SAN JOSE — A lively Vietnamese indoor market could sprout inside the shuttered former Sears store at east San Jose’s Eastridge Center shopping mall now that a real estate entrepreneur has bought the cavernous building.

Intelli, an affiliate headed up by Do Van Tron, a San Jose-based business and real estate executive, has bought a site that includes the old Sears department store where Do is planning to develop the new retail, restaurant and food complex.

“I plan to do an indoor market,” Tron said. “It would be like the indoor markets in Vietnam.”

One prominent example from Vietnam is the 110-year-old Ben Thanh Market, a huge indoor market in Ho Chi Minh City, formerly Saigon.
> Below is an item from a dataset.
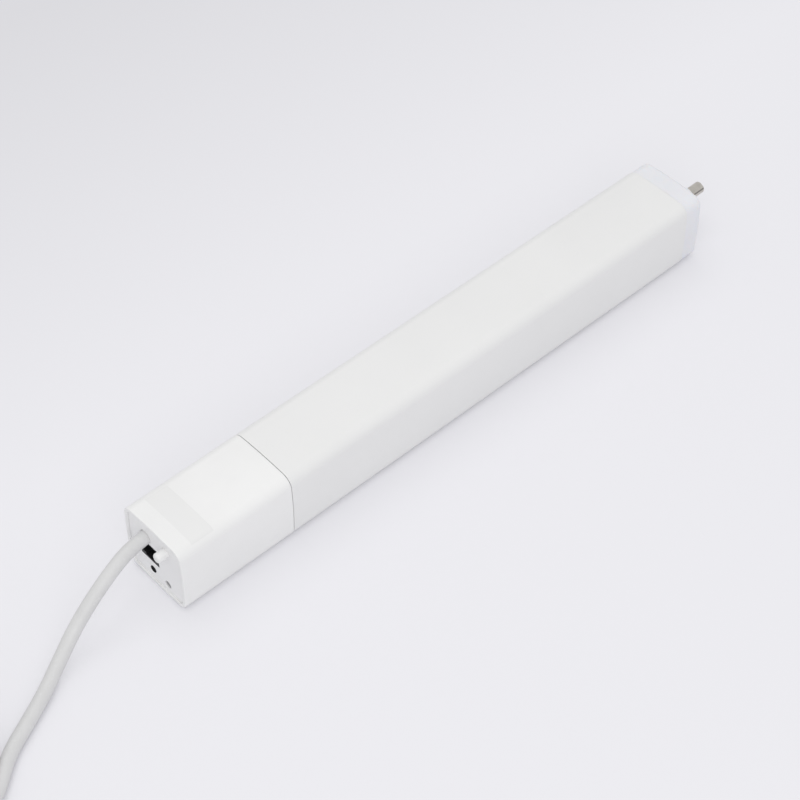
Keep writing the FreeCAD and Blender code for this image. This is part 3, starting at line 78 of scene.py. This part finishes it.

That market was built in 1912 and is one of the oldest structures in Vietnam.

“Vietnamese people have good memories of these markets from our country,” Tron said.

The new owners paid 24.8 million for the property, which is at 2180 Eastridge Loop in San Jose, according to Tron.

“This is going to be very successful,” said David Taxin, a partner with Meacham/Oppenheimer, a commercial real estate firm. “This location is in an area that is a major center for the Vietnamese community.”

About 125,000 people of Vietnamese ancestry live in San Jose, according to Tron.

Hello Ben Thanh Indoor Market is the name of the proposed complex at Eastridge Center, according to Tron.

The total square footage of the development would be 260,100 square feet, according to a project concept provided to this news organization.

The Vietnamese market is slated to include food courts, a banquet hall, an entertainment center, common areas, a children’s play center, free entertainment on weekends, and concerts that could be produced on social media.

“A large market and food hall are envisioned,” the development plans state. “Food halls are extremely popular due to being a one-stop location catering to varying customer tastes. One needs only look to a similar concept and popular chain of food halls named Eataly, which is a market and food hall based entirely on Italian cuisine.”

Multiple food courts would be featured in the new market, including 50 food booths whose sizes would range from 200 square feet to 400 square feet.

“Each booth will offer cuisine including Vietnamese specialties such as beef noodle soup, chicken noodle soup, vermicelli noodles, hot pot, vegetarian food, sticky rice, bread, spring rolls, salad roll, and tea from the most famous Vietnamese restaurants in California, out of state, and from Vietnam,” according to the development concept.

The anticipated range of cuisines will extend beyond Vietnam, the preliminary proposal indicated.

“There will be booths selling the traditional foods of China, Korea, Thailand, Singapore, and the Philippines, according to the development plans. “All Tenants featured in the food hall must submit a cuisine sample before being selected as a vendor.”

The largest single category, measured by overall space, is slated to be devoted to merchandise and services, which would operate in 120,000 square feet.